We had a severe weather warning for last night / this morning. Storms featuring wind up to about 90 knots – enough to do some damage. In practice, we’ve got the same weather as over the past couple of weeks: mild, with mixed showers and sunny intervals, and moderate winds – more like 20-25 than 90 knots maximum.
We get these severe weather warnings quite a few times each year. Any chance of a frost (let alone snow); any heavy rain or wind, threat of fog, etc. So of course we learn to ignore them.
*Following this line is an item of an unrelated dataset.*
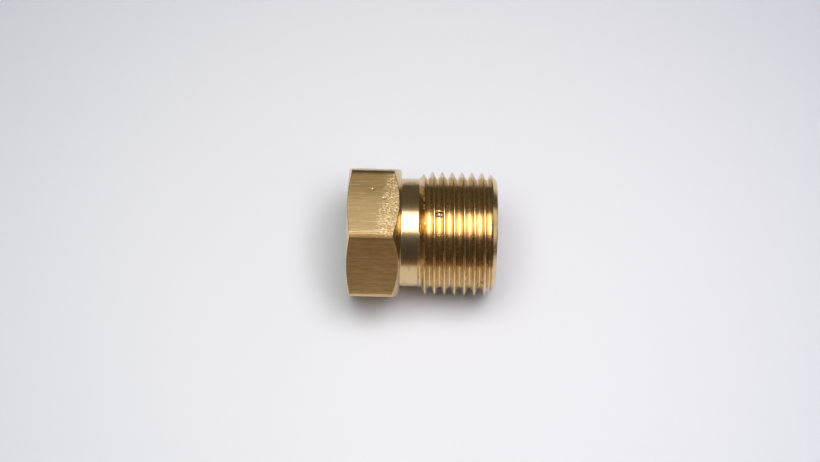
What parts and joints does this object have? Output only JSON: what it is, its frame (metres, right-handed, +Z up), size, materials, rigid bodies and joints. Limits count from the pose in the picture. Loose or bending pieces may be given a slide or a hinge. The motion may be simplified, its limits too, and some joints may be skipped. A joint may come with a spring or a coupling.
{
  "type": "brass bushing",
  "caption": "Hexagon-headed brass bushing with a plain neck, an outside parallel thread and a bore tapped right through.",
  "frame": {"origin": "on the axis, in the plane of the shoulder where the hexagon ends and the neck begins", "axes": "+X along the axis from the shoulder towards the threaded free end, +Z up out of the flat that faces upwards, +Y across two corners of the hexagon"},
  "size_m": [0.02, 0.0194, 0.017],
  "materials": {
    "brass": "bare brass: drawn flats with fine streaks along the axis, bright turned neck and thread"
  },
  "bodies": {
    "root": {"bushing": "brass"}
  },
  "joints": []
}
I expect this all goes back to the 1987 “hurricane”, when we had a genuinely serious weather event, marked by the fall of quite a lot of big, old trees. The met office got some stick then for not giving adequate warning. Now they’re terrified of lawyers, so they issue warnings at the drop of a hat.
 The warning was specifically for Cornwall and West Devon. This reporter is in West Devon, 5 miles from the Cornish border.
 What passes for heavy here is very moderate compared to other climates: for example, what I encountered in Rome. Similarly, we get wind, but nothing extreme, except perhaps the 1987 storms.
 South-East England got the worst of the 1987 event. That’s where all our meeja is based, so it got noticed. People from other areas, particularly the Scottish highlands, pointed out that similar winds are common for them.
 Old trees are so scarce in the area affected, and indeed in the whole of the UK, that they get noticed. So when several(?) of the seven oaks giving the town of Sevenoaks its name fall, that’s a huge iconic change.